En décembre 2022, les autorités de Guinée-Bissau ont annoncé de nouveaux tarifs réglementaires pour l’exploitation des médias dans le pays.
Selon ces nouveaux tarifs, il faudra payer 500 000 000 de francs CFA (environ 800 000 dollars américains) pour obtenir une licence de télévision commerciale à couverture nationale. Ce chiffre représente une augmentation d’au moins 6000% par rapport aux tarifs précédents qui étaient de 7.000.000 de francs CFA (environ 10.000 dollars US).
Les tarifs nouvellement annoncés exigent également le paiement de 10 000 000 de francs CFA (16 000 dollars américains) pour acquérir une licence d’exploitation d’une station de radio à couverture nationale. Le renouvellement pour cette catégorie a également grimpé à 900%.
Compte tenu de l’économie du pays, qui est l’une des plus petite et des plus faibles d’Afrique, ces hausses de tarifs sont non seulement exorbitantes mais aussi inadmissibles. L’économie de la Guinée-Bissau a été gravement touchée par la pandémie de COVID-19, ce qui a entraîné une baisse du PIB de 1,4 %, une baisse qui a augmenté à 3,8 % en 2021. La fragilité de l’économie a d’avantage affaibli la capacité des médias à se maintenir financièrement dans un contexte de faibles revenus, de bas salaires et de mauvaises conditions de travail en général.
L’annonce de l’augmentation des droits de licence a donc laissé de nombreuses parties prenantes des médias stupéfaites, les nouveaux tarifs étant considérés comme rédhibitoire pour le secteur des médias. L’augmentation des tarifs des médias est également considérée comme une menace pour la liberté des médias et l’accès à l’information dans le pays.
Vous trouverez ci-dessous un certain nombre de raisons pour lesquelles l’augmentation des tarifs risque de décimer le secteur des médias, déjà fragile :
- Les médias ont déjà du mal à payer et à renouveler leurs licences fixées aux anciens tarifs. Le 7 avril 2022, le gouvernement a fermé 79 stations de radio parce qu’elles n’avaient pas régularisé leur statut de licence de diffusion à ce moment-là. La plupart des stations de radio n’ont repris leur production qu’à la suite d’un engagement arrangé le 13 avril 2022, entre, d’un côté, une délégation composée de la Fondation des médias pour l’Afrique de l’Ouest (MFWA) et de ses partenaires en Guinée-Bissau et de l’autre côté, des représentants du gouvernement. Malheureusement, cette hausse des tarifs risque d’entraîner la fermeture d’autres stations de radio.

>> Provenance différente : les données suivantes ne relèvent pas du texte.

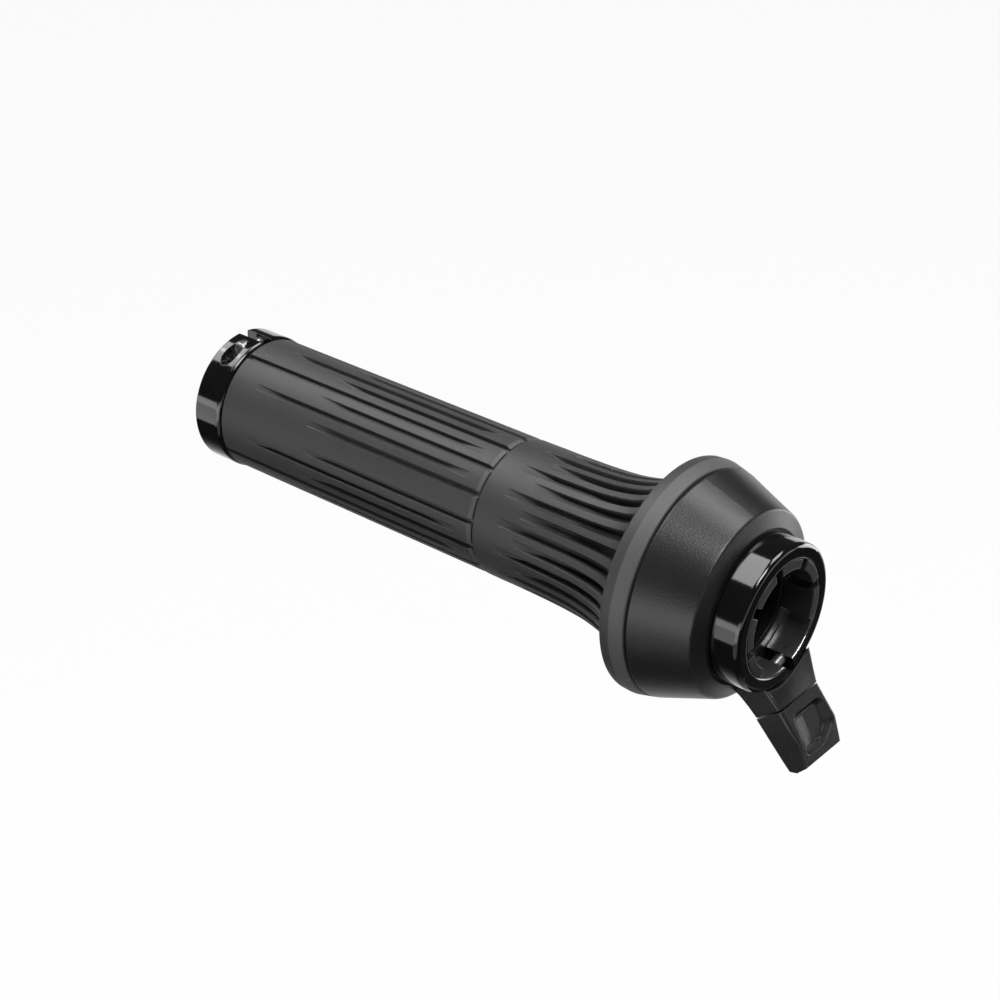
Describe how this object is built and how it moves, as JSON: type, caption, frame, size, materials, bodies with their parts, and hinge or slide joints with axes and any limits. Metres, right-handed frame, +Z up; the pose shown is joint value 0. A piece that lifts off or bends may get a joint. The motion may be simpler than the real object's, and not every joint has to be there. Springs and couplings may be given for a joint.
{
  "type": "suspension lockout remote",
  "caption": "Twist-grip lockout remote for the left end of a handlebar: clamp-on rubber grip, flared turning section, cable housing and a thumb lever that releases the lock.",
  "frame": {"origin": "on the handlebar axis, in the inboard face of the inner clamp's fingers", "axes": "+X along the handlebar towards the stem, -Y towards the rider, +Z up; the thumb lever hangs down"},
  "size_m": [0.1692, 0.0605, 0.0619],
  "materials": {
    "grip_rubber": "matte, fine moulded grain",
    "housing_plastic": "satin, fine texture",
    "inner_plastic": "smooth nylon",
    "clamp_metal": "gloss black anodised",
    "tube_metal": "satin black anodised",
    "bolt_steel": "bright turned",
    "spring_steel": "drawn wire"
  },
  "bodies": {
    "fixed": {"outer_clamp": "clamp_metal", "outer_clamp_bolt": "bolt_steel", "fixed_grip_rubber": "grip_rubber", "fixed_grip_core": "inner_plastic", "thrust_washer": "inner_plastic", "support_tube": "tube_metal", "support_tube_screws": "bolt_steel", "housing": "housing_plastic", "back_plate": "housing_plastic", "back_plate_screws": "bolt_steel", "return_spring": "spring_steel", "button_pin": "bolt_steel", "button_spring": "spring_steel", "inner_clamp": "clamp_metal", "inner_clamp_bolt": "bolt_steel", "cable_hatch": "housing_plastic", "hatch_screw": "bolt_steel", "cable_stop": "housing_plastic"},
    "twist": {"twist_grip_rubber": "grip_rubber", "twist_tube": "inner_plastic", "cable_drum": "inner_plastic"},
    "release": {"release_button": "housing_plastic", "latch_pawl": "bolt_steel"}
  },
  "joints": [
    {"name": "twist_turn", "type": "hinge", "parent": "fixed", "child": "twist", "pos_m": [-0.04, 0, 0], "axis": [1, 0, 0], "range_deg": [0, 35], "stiffness_Nm_per_rad": 0.25, "springref_deg": -17.19, "deforming": ["return_spring"]},
    {"name": "release_press", "type": "hinge", "parent": "fixed", "child": "release", "pos_m": [-0.00277, 0.00365, -0.02073], "axis": [0, 1, 0], "range_deg": [0, 5], "stiffness_Nm_per_rad": 0.3, "springref_deg": -8.59, "deforming": ["button_spring"]}
  ]
}
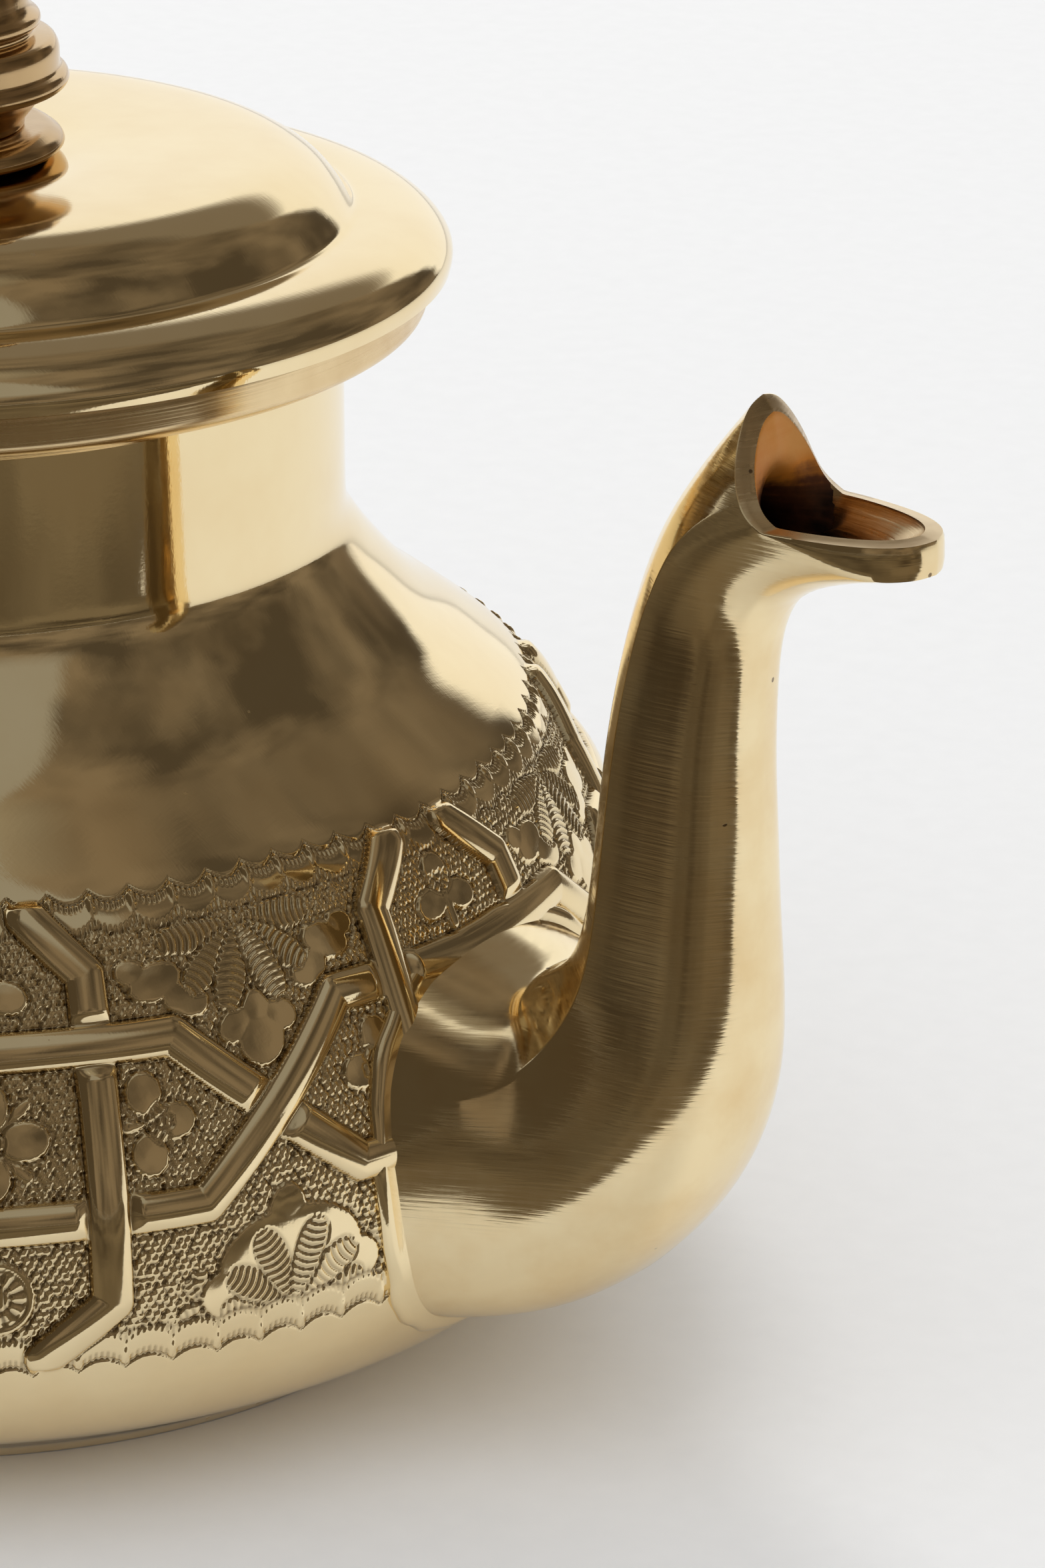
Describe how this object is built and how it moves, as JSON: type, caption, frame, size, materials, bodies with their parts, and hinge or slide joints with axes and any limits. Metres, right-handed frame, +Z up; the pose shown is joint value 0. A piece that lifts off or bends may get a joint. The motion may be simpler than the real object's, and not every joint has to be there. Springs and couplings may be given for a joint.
{
  "type": "brass teapot",
  "caption": "Polished brass tea or coffee pot with a round embossed belly, goose-neck spout with a beaked mouth, hinged domed lid with a turned knob, and a C handle.",
  "frame": {"origin": "centre of the flat base, in the plane on which the pot stands", "axes": "+Z up along the pot's axis, +X towards the spout, -X towards the handle and the lid's hinge"},
  "size_m": [0.2052, 0.1252, 0.136],
  "materials": {
    "polished_brass": "mirror polished",
    "brushed_brass": "brushed",
    "cast_brass": "cast and hand polished",
    "aged_brass": "turned, darkened with age",
    "steel": "plain",
    "black_fibre": "matt"
  },
  "bodies": {
    "pot": {"body_shell": "polished_brass", "base_plate": "polished_brass", "neck_collar": "brushed_brass", "spout": "cast_brass", "spout_flange": "cast_brass", "strainer_plate": "brushed_brass", "hinge_bracket": "cast_brass", "hinge_pin": "steel", "upper_socket": "cast_brass", "lower_socket": "cast_brass", "upper_insulator": "black_fibre", "lower_insulator": "black_fibre", "handle": "cast_brass", "handle_studs": "steel"},
    "lid": {"lid_shell": "polished_brass", "lid_skirt": "brushed_brass", "hinge_leaf": "cast_brass", "hinge_rivets": "brushed_brass", "knob_washer": "aged_brass", "knob_finial": "aged_brass", "knob_stud": "steel", "knob_flat_washer": "steel", "knob_nut": "steel"}
  },
  "joints": [
    {"name": "lid_hinge", "type": "hinge", "parent": "pot", "child": "lid", "pos_m": [-0.0486, 0, 0.0933], "axis": [0, -1, 0], "range_deg": [0, 100]}
  ]
}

- Le paysage médiatique est privé des investissements nécessaires. Le Parlement de Guinée-Bissau a adopté la nouvelle taxe sur les télécommunications en tant que mesure fiscale visant à lever des fonds pour stimuler l’investissement public et améliorer les médias nationaux. Cependant, aucun décaissement n’a été effectué à partir du fonds comme le stipule la loi sur la nouvelle taxe sur les télécommunications. Alors que l’investissement attendu et son efficacité ne se font pas encore sentir, cette nouvelle mesure est venue s’ajouter aux difficultés actuelles auxquelles font face les médias, et de nombreux chaînes risqueront de fermer.
- Avant même l’entrée en vigueur des nouveaux tarifs, le revenu moyen de 75% des radios communautaires, toutes prestations confondues – spots publicitaires, communiqués de presse et programmes radio partenaires – s’élevait à 130 USD.
- Environ 29% des organisations de médias opèrent actuellement dans des bâtiments loués, payant des loyers mensuels allant d’environ 30 à 80 USD. Mais pour les organisations privées, les frais de location mensuels peuvent atteindre jusqu’à 400 USD, sans compter les frais d’électricité, d’eau, de données Internet et de téléphone.
- Seuls environ 30% des médias privés ont la capacité de générer un revenu mensuel d’environ USD $ 2,400 qui est juste assez pour couvrir les coûts de fonctionnement des stations.
- De nombreuses stations passent des mois sans être en mesure de payer l’intégralité des salaires de leurs employés.
Au vu de ce qui précède, la MFWA appelle le gouvernement et les médias de Guinée-Bissau à avoir un dialogue franc et constructif afin de discuter et d’adopter des tarifs ainsi que de prendre des mesures pour promouvoir la durabilité des médias et l’accès à l’information.